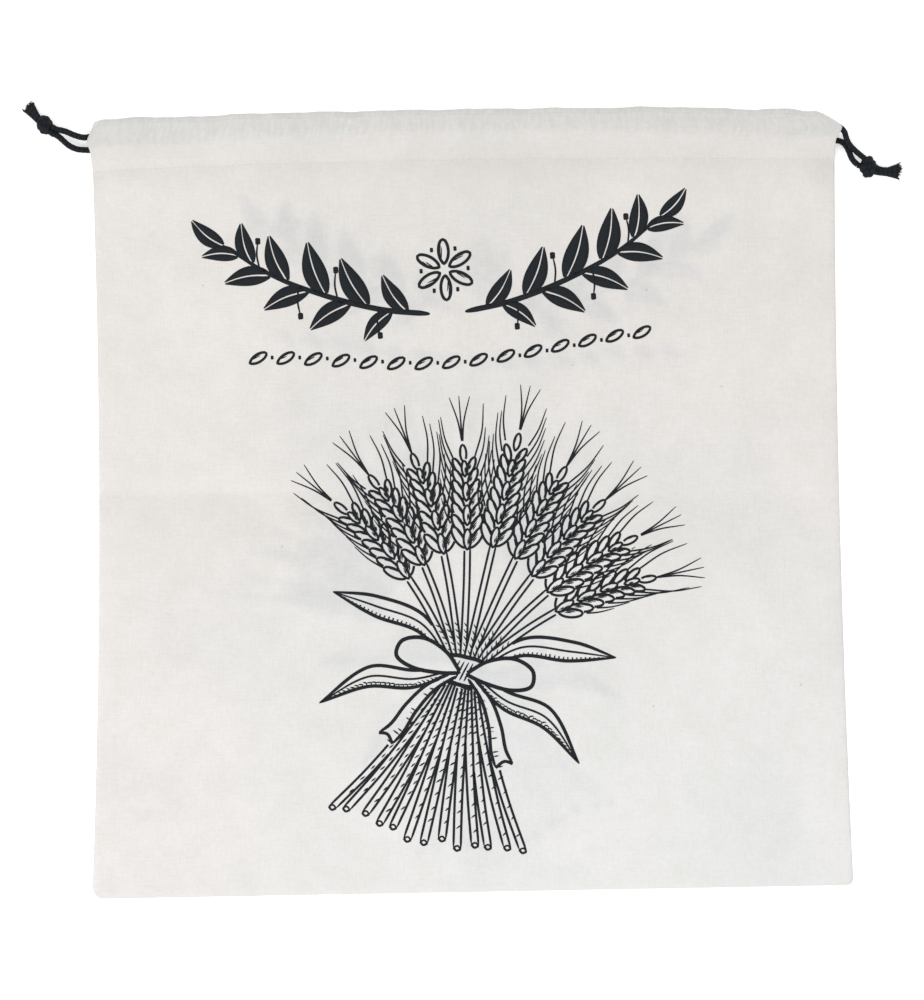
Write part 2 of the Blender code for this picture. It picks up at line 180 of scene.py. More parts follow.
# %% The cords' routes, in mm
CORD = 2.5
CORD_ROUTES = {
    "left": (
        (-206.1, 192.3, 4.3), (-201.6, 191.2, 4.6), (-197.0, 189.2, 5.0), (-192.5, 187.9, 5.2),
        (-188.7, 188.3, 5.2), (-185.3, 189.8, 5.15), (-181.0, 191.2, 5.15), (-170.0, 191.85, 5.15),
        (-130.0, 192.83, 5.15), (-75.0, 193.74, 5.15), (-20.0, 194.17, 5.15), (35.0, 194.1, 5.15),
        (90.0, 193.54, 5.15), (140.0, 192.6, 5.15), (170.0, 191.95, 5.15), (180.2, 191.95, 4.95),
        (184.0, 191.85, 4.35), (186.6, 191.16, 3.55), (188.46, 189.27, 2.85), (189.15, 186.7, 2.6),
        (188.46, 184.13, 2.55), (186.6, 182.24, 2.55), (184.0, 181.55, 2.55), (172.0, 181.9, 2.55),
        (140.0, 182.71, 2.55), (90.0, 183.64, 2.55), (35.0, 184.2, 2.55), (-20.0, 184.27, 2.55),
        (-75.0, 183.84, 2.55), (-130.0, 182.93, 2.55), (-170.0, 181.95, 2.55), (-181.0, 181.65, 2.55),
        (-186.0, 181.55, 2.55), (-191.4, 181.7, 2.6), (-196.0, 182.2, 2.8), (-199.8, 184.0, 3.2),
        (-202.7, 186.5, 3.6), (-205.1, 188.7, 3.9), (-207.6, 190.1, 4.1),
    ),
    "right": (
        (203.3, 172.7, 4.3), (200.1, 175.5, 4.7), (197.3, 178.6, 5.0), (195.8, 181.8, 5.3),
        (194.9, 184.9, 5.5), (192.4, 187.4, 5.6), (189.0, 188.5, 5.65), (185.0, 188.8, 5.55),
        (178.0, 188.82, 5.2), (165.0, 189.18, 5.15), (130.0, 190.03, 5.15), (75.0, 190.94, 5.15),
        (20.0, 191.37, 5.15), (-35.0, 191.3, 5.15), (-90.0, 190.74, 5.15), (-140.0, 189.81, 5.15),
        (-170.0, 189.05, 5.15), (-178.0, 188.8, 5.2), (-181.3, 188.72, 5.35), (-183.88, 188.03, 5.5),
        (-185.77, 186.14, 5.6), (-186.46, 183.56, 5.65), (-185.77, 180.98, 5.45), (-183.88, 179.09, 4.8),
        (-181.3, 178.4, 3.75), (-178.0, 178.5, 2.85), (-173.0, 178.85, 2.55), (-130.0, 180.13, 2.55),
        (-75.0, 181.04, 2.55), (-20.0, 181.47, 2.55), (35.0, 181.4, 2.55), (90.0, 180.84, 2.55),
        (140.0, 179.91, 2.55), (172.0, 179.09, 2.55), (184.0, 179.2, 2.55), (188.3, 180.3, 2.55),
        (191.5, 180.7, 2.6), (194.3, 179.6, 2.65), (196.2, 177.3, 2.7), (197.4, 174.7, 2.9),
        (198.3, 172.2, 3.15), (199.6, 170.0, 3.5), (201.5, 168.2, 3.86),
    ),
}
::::
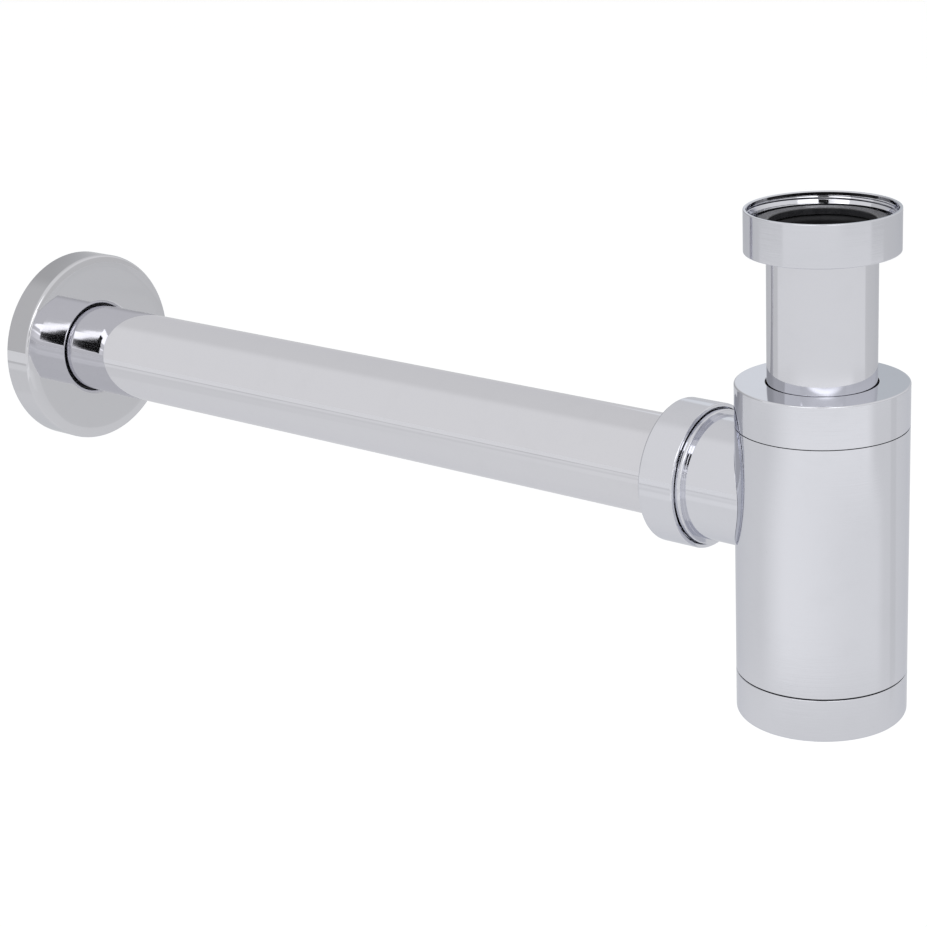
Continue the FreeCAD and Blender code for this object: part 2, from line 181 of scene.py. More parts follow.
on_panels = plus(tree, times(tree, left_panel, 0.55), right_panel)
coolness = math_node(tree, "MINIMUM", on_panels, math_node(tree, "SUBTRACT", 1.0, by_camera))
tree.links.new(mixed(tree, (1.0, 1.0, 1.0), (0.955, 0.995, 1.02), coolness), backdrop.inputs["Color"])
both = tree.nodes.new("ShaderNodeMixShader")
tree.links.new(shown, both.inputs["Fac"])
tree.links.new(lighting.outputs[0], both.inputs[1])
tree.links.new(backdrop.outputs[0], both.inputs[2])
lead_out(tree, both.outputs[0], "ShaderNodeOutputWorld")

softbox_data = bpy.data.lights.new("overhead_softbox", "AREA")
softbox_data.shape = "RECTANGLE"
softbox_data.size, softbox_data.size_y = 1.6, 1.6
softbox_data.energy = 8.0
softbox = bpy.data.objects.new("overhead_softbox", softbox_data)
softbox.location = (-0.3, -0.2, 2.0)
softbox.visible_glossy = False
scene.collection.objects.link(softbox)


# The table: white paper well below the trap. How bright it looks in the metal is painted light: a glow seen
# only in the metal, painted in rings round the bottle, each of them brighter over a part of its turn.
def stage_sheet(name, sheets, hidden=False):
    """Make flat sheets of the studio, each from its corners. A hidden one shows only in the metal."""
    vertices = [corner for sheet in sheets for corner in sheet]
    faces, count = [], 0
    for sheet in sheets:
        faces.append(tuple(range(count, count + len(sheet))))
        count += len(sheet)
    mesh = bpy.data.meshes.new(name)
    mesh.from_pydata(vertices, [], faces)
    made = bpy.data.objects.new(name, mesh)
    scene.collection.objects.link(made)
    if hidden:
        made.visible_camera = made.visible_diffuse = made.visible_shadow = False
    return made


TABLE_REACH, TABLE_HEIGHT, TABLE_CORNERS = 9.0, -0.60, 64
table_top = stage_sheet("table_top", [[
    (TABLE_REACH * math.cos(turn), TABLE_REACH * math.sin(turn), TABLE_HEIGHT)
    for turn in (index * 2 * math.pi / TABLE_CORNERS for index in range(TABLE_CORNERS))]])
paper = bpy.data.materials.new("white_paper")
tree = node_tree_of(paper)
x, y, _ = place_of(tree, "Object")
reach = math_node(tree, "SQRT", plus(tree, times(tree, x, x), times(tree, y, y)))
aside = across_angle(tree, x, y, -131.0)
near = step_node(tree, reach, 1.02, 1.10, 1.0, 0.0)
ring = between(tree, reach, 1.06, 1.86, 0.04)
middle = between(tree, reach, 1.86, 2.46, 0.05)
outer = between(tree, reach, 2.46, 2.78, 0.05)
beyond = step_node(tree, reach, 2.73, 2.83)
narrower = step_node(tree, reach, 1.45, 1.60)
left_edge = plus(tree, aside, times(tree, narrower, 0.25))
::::
**Work required**
Exactly as written, quote the lines from the one that has "Continue the FreeCAD" down to the one that has "scene.collection.objects.link(softbox)", and include both.

**Solution to this problem**
Continue the FreeCAD and Blender code for this object: part 2, from line 181 of scene.py. More parts follow.
on_panels = plus(tree, times(tree, left_panel, 0.55), right_panel)
coolness = math_node(tree, "MINIMUM", on_panels, math_node(tree, "SUBTRACT", 1.0, by_camera))
tree.links.new(mixed(tree, (1.0, 1.0, 1.0), (0.955, 0.995, 1.02), coolness), backdrop.inputs["Color"])
both = tree.nodes.new("ShaderNodeMixShader")
tree.links.new(shown, both.inputs["Fac"])
tree.links.new(lighting.outputs[0], both.inputs[1])
tree.links.new(backdrop.outputs[0], both.inputs[2])
lead_out(tree, both.outputs[0], "ShaderNodeOutputWorld")

softbox_data = bpy.data.lights.new("overhead_softbox", "AREA")
softbox_data.shape = "RECTANGLE"
softbox_data.size, softbox_data.size_y = 1.6, 1.6
softbox_data.energy = 8.0
softbox = bpy.data.objects.new("overhead_softbox", softbox_data)
softbox.location = (-0.3, -0.2, 2.0)
softbox.visible_glossy = False
scene.collection.objects.link(softbox)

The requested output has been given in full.